Timeout gives some examples of restaurants with "outrageous themes" like a combination laundromat/craft beer bar/gourmet burger spot and an aquarium restaurant; these ideas can market themselves to a large degree. As for everyone else, effective digital restaurant marketing is a must.
SEO for Restaurants
When potential customers search online for restaurants, the highest-ranking results on the pages are the ones they will click on first. Search engine optimization (SEO) focuses on getting those desirable rankings, and Touch Bistro explains the best practices for accomplishing this specifically for restaurant SEO.
Local search is crucial for success since someone living in Poughkeepsie won't look for sushi in Los Angeles unless they plan a trip there. People generally enter phrases like "best tacos near me," so you should use these sorts of phrases in your keyword planning.
Once you've set the keywords, you'll also want to create a listing on a Google Business Profile. This tool is free, and you can customize it with your hours, location, and photos. Users can add reviews, so you will want to check those regularly. Also, add your restaurant to other sites that have reviews, like Yelp and TripAdvisor. You can interact with reviewers, which is vital whether the review is good, bad, or somewhere in the middle.
More Ideas for Marketing Your Restaurant
You can incorporate the keywords into your website content, but it should flow naturally.
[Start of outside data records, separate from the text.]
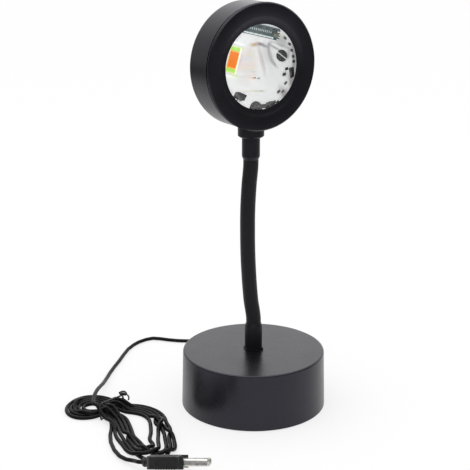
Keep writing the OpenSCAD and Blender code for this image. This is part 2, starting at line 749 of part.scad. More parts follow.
// Small chips and resistors round the board's edge
module board_parts() color([0.15, 0.15, 0.15]) {
    in_head() {
        for (s = chip_spots) translate([board_scale * s[0], board_scale * s[1], board_top]) rotate(s[2])
            translate([-chip_size[0] / 2, -chip_size[1] / 2, 0]) cube(chip_size);
        translate([receiver_at[0], receiver_at[1], board_top]) rotate(receiver_turn)
            translate([-receiver_size[0] / 2, -receiver_size[1] / 2, 0]) cube(receiver_size);
        translate([regulator_at[0], regulator_at[1], board_top]) rotate(regulator_turn)
            translate([-regulator_size[0] / 2, -regulator_size[1] / 2, 0]) cube(regulator_size);
    }
}

module wire_connector() color([0.1, 0.1, 0.1]) {
    in_head()
        translate([connector_at[0] - connector_size[0] / 2, connector_at[1] - connector_size[1] / 2, board_top])
        cube(connector_size);
}

// The wire pair from the neck to the light board's connector
module head_lead() color(cable_black) {
    stud_y = head_stud_top - head_z;
    exit = [connector_at[0] - connector_size[0] / 2, connector_at[1], board_top + connector_size[2] / 2 + 0.1];
    in_head() tube([
        [0, joint_last + wire_gap + 1.1 - head_z, 0], [0, -housing_r - collar_h, 0], [0, stud_y - 4, -0.3],
        [0, stud_y, -0.5], [0.2, stud_y + 1.6, -0.9], [1.4, stud_y + 4, -1.6], [3.6, stud_y + 6.7, -2.6],
        exit + [-6.9, -1.2, 0.6], exit + [-3.9, -0.2, 0], exit - [1.2, 0, 0], exit
    ], wire_d, 8, side = [0, 0, 1]);
}

// Free lead, hank, tail and tie
function loop_inset(t) = t < turns_in ? t : t < turns_in + 0.5 ? turns_in : hank_turns - t;
function axis_heading(u) =
    heading_left + (heading_right - heading_left) * min(1, max(0, (u - bend_from) / (bend_to - bend_from)));
bend_r = (bend_to - bend_from) / ((heading_left - heading_right) * PI / 180);

// Point of the hank's bent middle line, u measured along it from the tie
function bend_point(u) =
    let (h = axis_heading(u), right_of = axis_heading(0))
    bend_r * [cos(h + 90) - cos(right_of + 90), sin(h + 90) - sin(right_of + 90)];
function axis_point(u) =
    let (in_bend = min(bend_to, max(bend_from, u)), rest = u - in_bend, h = axis_heading(u))
    waist + bend_point(in_bend) + rest * [cos(h), sin(h)];

// Half width of a turn at u; s is how many steps it lies inside the outermost turn
function loop_width(u, s, near) =
    let (
        spread = u < 0 ? spread_left : near ? spread_near : spread_far,
        lobe = (u < 0 ? lobe_left : near ? lobe_near : lobe_far) - step_wide * s,
        narrow = exp(-(u / spread) * (u / spread))
    )
    lobe + (waist_half - step_waist * s - lobe) * narrow;

// A turn's point: along the axis, to its far side, up
function hank_local(t) =
    let (
        s = loop_inset(t),
        angle = -waist_angle + 360 * t,
        u = loop_mid + (loop_half - step_long * s) * cos(angle),
        v = sin(angle) * loop_width(u, s, sin(angle) < 0),
        drop = smooth((t - turns_in) / 0.5),
        raised = layer_step * (1 - drop) + landing * (1 - smooth(t / landing_turn)),
        z = layer_low + raised + waist_lift * exp(-(u / waist_run) * (u / waist_run))
    )
    [u, v, z];
function hank_point(t) =
    let (q = hank_local(t), h = axis_heading(q[0]) + 90, p = axis_point(q[0]))
    [p[0] + q[1] * cos(h), p[1] + q[1] * sin(h), q[2]];

hank_dir = flat_dir(axis_heading(0));
hank_rings = [for (i = [0:hank_turns * rings_turn]) hank_point(i / rings_turn)];
hank_in = hank_rings[0] - cord_d * hank_dir;
hank_out = hank_rings[len(hank_rings) - 1] + cord_d * hank_dir;
hank_route = concat([hank_in], hank_rings, [hank_out]);
plug_dir = [cos(plug_yaw) * cos(plug_pitch), sin(plug_yaw) * cos(plug_pitch), -sin(plug_pitch)];
tail_end = plug_at - knob_len * plug_dir;

function route_len(p) =
    [for (i = [1:len(p) - 1]) norm(p[i] - p[i - 1])] * [for (i = [1:len(p) - 1]) 1];

module cord_lead() color(cable_black) {
    route = concat([lead_start], lead_route, [hank_in - cord_d / 2 * hank_dir, hank_in]);
    echo(lead_length = route_len(route));
    tube(route, cord_d, 8);
}

module cord_hank() color(cable_black) {
    // least gap between any two stretches that aren't neighbours along the tube, measured at each half ring
    far = 16;
    last = len(hank_route) - 1;
    halves = concat([for (i = [0:last - 1]) each [hank_route[i], (hank_route[i] + hank_route[i + 1]) / 2]],
        [hank_route[last]]);
    n = len(halves);
    gap = min([for (i = [0:n - 1 - far], j = [i + far:n - 1]) norm(halves[i] - halves[j])]) - cord_d;
    echo(hank_length = route_len(hank_route), hank_gap = gap);
    tube(hank_route, cord_d, 6);
}

module cord_tail() color(cable_black) {
    route = concat([hank_out, hank_out + cord_d / 2 * hank_dir], tail_route, [tail_end - cord_d * plug_dir, tail_end]);
    echo(tail_length = route_len(route));
    tube(route, cord_d, 8);
}

// Twist tie: a band round both layers at the waist, its twist and two loose ends
module cord_tie() color([0.05, 0.05, 0.05]) {
    reach = cord_d / 2 + tie_d / 2 + turn_gap;
    across = waist_angle / 180;
    low_z = reach + tie_d / 2 + 0.05;
    far_low = hank_local(hank_turns - 1 + across)[1] + tie_slack;
    far_top = hank_local(across) + [0, tie_slack, 0];
    near = hank_local(0);
    corners = [[far_low, low_z, -90], [far_top[1], far_top[2], 0], [near[1], near[2], 90], [near[1], low_z, 180]];
    band = [for (c = corners, a = [0:30:90]) [0, c[0] + reach * cos(c[2] + a), c[1] + reach * sin(c[2] + a)]];
    knot_y = far_top[1] - 1;
    knot_z = far_top[2] + reach;
    translate([waist[0], waist[1], 0]) rotate(axis_heading(0)) {
        ring_tube(band, tie_d);
        tube([[0, knot_y - 0.4, knot_z + 1.4], [1.2, knot_y + 1.2, knot_z + 1.9], [2.6, knot_y + 2.6, knot_z + 1.3],
            [4, knot_y + 3.8, knot_z + 1.8], [6, knot_y + 3.6, knot_z + 1.2], [9, knot_y + 2.8, knot_z + 0.6]], tie_d, 6);
        tube([[0.2, knot_y + 1.4, knot_z + 2.9], [1.6, knot_y + 3, knot_z + 3.2], [3.2, knot_y + 5, knot_z + 2.5],
            [6, knot_y + 6.2, knot_z + 0.9]], tie_d, 6);
    }
}

// Closed ring of wire through points that lie in the YZ plane
module ring_tube(p, d) {
    n = len(p);
    sides = 6;
    rings = [for (i = [0:n - 1])
        let (t = unit(p[(i + 1) % n] - p[(i + n - 1) % n]), a = [1, 0, 0], b = cross(t, a))
        for (k = [0:sides - 1]) p[i] + d / 2 * (cos(60 * k) * a + sin(60 * k) * b)];
    faces = [for (i = [0:n - 1], k = [0:sides - 1])
        let (a = i * sides + k, b = i * sides + (k + 1) % sides, c = ((i + 1) % n) * sides)
        each [[a, b, c + (k + 1) % sides], [a, c + (k + 1) % sides, c + k]]];
    polyhedron(rings, faces);
}

// Plug
module plug_outline(w, l, nose) {
    polygon([[0, -w / 2 + 2], [2, -w / 2], [l - nose, -w / 2], [l, -w / 2 + 1.6], [l, w / 2 - 1.6],
        [l - nose, w / 2], [2, w / 2], [0, w / 2 - 2]]);
}

module plug_body() color(cable_black) {
    in_plug() difference() {
        union() {
            translate([0, 0, -plug_t / 2]) linear_extrude(plug_t) plug_outline(plug_w, plug_len, 3);
            rotate([0, -90, 0]) cylinder(h = knob_len - 1, d = knob_d);
            translate([1 - knob_len, 0, 0]) rotate([0, -90, 0]) cylinder(h = 1, d1 = knob_d, d2 = knob_d - 1.6);
        }
        for (i = [0:grip_ribs - 1], s = [-1, 1]) translate([grip_from + i * grip_pitch, s * plug_w / 2 - 0.4, -plug_t])
            cube([0.7, 0.8, 2 * plug_t]);
        translate([plug_len - 6, -shell_w / 2 - fit_gap, -shell_t / 2 - fit_gap])
            cube([7, shell_w + 2 * fit_gap, shell_t + 2 * fit_gap]);
        translate([plug_len - notch_len, -shell_w / 2 - fit_gap, -plug_t])
            cube([notch_len + 1, shell_w + 2 * fit_gap, 2 * plug_t]);
    }
}

module plug_shell() color("silver") {
    inner = 2 * shell_sheet;
    in_plug() translate([plug_len - 5.8, 0, 0]) difference() {
        translate([0, -shell_w / 2, -shell_t / 2]) cube([shell_len + 5.8, shell_w, shell_t]);
        translate([shell_sheet, -(shell_w - inner) / 2, -(shell_t - inner) / 2])
            cube([shell_len + 7, shell_w - inner, shell_t - inner]);
        for (y = [-3.6, 1.2], z = [-1, 1]) translate([shell_len - 1.4, y, z > 0 ? 1 : -shell_t])
            cube([2.4, 2.4, shell_t - 1]);
    }
}

// White tongue that carries the contacts, against the shell's lower wall
module plug_tongue() color("white") {
    floor_z = -shell_t / 2 + shell_sheet;
    in_plug() translate([plug_len - 5.8 + shell_sheet, -(shell_w / 2 - shell_sheet - 0.05), floor_z])
        cube([shell_len + 3.8, shell_w - 2 * shell_sheet - 0.1, tongue_t]);
}

module plug_contacts() color("gold") {
    top_z = -shell_t / 2 + shell_sheet + tongue_t;
    in_plug() for (y = [-3.5, -1, 1, 3.5]) translate([plug_len + 2, y - 0.5, top_z])
        cube([abs(y) > 2 ? shell_len - 5 : shell_len - 6.4, 1, 0.15]);
}

base_shell();
bottom_cover();
cover_screws();
bottom_pad();
ballast_weight();
neck_nut();
neck_washer();
strain_relief();
base_lead();
lower_fitting();
lower_ferrule();
for (k = [1:links]) neck_link(k);
for (k = [1:links]) neck_lead(k);
upper_fitting();
upper_ferrule();
head_collar();
head_washer();
head_nut();
head_housing();
bezel_ring();
lens();
lens_gasket();
lens_retainer();
retainer_screws();
light_board();
board_screws();
led_package();
led_phosphor();
control_board();
control_parts();
board_parts();
wire_connector();
head_lead();
cord_lead();
cord_hank();
cord_tail();
cord_tie();
plug_body();
plug_shell();
plug_tongue();
plug_contacts();
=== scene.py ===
from math import acos, atan, ceil, cos, exp, hypot, pi, radians, sin, sqrt

import bmesh
import bpy
import numpy as np
from mathutils import Matrix, Vector


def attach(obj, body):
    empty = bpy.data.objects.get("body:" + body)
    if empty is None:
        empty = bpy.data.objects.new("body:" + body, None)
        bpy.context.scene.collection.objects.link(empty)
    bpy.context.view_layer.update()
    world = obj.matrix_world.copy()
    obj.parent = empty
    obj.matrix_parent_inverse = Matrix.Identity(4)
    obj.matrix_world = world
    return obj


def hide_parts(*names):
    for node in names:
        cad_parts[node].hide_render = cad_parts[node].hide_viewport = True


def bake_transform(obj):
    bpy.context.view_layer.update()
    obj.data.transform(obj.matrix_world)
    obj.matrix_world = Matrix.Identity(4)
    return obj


# Sunset projection lamp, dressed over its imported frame. Sizes are in millimetres and scaled by mm.
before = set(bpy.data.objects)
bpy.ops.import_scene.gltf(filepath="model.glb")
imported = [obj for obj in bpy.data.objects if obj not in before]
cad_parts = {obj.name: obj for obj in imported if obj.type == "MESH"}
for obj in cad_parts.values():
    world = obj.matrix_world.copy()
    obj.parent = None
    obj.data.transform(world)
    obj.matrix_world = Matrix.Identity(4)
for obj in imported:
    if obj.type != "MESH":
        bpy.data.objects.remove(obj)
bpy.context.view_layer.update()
mm = 0.001
link = bpy.context.scene.collection.objects.link
print("frame loaded")


# sRGB hex to the linear colour that a socket takes
def linear(hexColour):
    parts = [int(hexColour[i:i + 2], 16) / 255 for i in (1, 3, 5)]
    return [c / 12.92 if c <= 0.04045 else ((c + 0.055) / 1.055) ** 2.4 for c in parts] + [1]


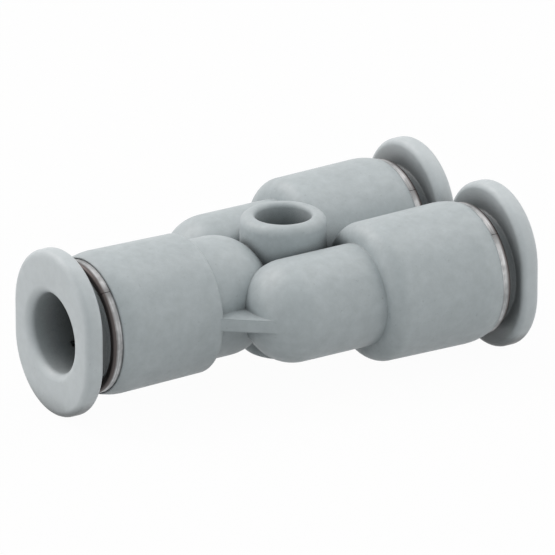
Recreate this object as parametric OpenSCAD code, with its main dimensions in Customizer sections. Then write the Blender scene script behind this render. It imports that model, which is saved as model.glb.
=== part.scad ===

Audiences are more educated than ever before and can tell when you have shoehorned keywords in the body of the article. Provide them with helpful information that targets their needs.
If you have a small eatery specializing in inexpensive fast food, users will not want to read about how your cook curated Himalayan salt for the fries. A high-priced steakhouse might want to share this, though; when brainstorming restaurant marketing ideas, you’ll want to know who your audience is.
Share tempting pictures of your food and include closeups and wide angles. Potential customers also want to see photos and videos of dining spaces and views from outside restaurants. Not all restaurants include prices on their websites, but make sure that the menu is up there and easy to read. People also like to see what the seasonal and daily specials are.
It's All About Sharing
The restaurant business is all about online reviews, and you can take advantage of this with link building. When different websites link to your site, it shows a sign of trust, and this is something that the Google algorithm considers. Be sure to return the favor.
If your produce supplier links to your site, do the same for them. Share good reviews from professional restaurant reviewers and regular folks; audiences like to read this stuff. Restaurant websites also must be mobile-friendly, and an online ordering system can also help boost business.
Search Engine Journal adds that social media marketing complements SEO efforts, stressing the importance of posting unique content. Don't just share a photo of an entrée! Post a short video of your chef plating it, too. Encourage reviews, engage with your customers, and post those daily specials. Like your website, your social media content must be as fresh as your food; anything stale will turn people off.